The modern consensus treats the Lorentz transformations as a robust feature of spacetime symmetry, validated by a broad program of experiments. Yet there are historical and philosophical discussions that some readers find insightful:

  • Ether vs. relativity: In the late 19th and early 20th centuries, competing formulations attempted to explain why Maxwell’s equations took their observed form in all frames. The Lorentz-Poincaré approach and Einstein’s relativity offered different interpretive pictures, though they yield the same measurable predictions for inertial observers. See Lorentz-Poincaré theory.

  • Interpretive debates about time and simultaneity: The mathematical framework is unambiguous, but philosophers and some physicists discuss what simultaneity means physically and whether there is an objective temporal order. The mainstream position is that operational definitions of simultaneity are frame-dependent, and this does not undermine empirical adequacy.

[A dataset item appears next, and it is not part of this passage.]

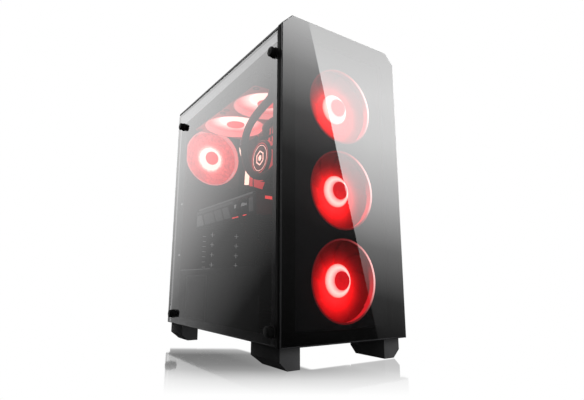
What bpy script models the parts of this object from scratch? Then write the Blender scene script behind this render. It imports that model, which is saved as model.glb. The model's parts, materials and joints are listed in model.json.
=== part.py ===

  • Political or cultural critiques of science: Some critics argue that foundational theories reflect ideological commitments or social narratives rather than objective truth. In practice, the strength of Lorentz invariance is demonstrated by its predictive power across technologies and experiments, from muon decay experiments to the precision timing of satellites. Proponents of a traditional, outcome-focused view emphasize empirical validation and technological progress as the best tests of any physical theory, and they generally resist attempts to recast well-supported physics through ideological lenses.

  • Equivalence with more expansive frameworks: In some formulations, the mathematics of Lorentz transformations can be embedded within broader symmetry structures, and attentive readers will encounter discussions about how Lorentz invariance relates to (and is extended by) the full Poincaré group, or how it sits inside quantum field theories. See Lorentz group and Poincaré group for context.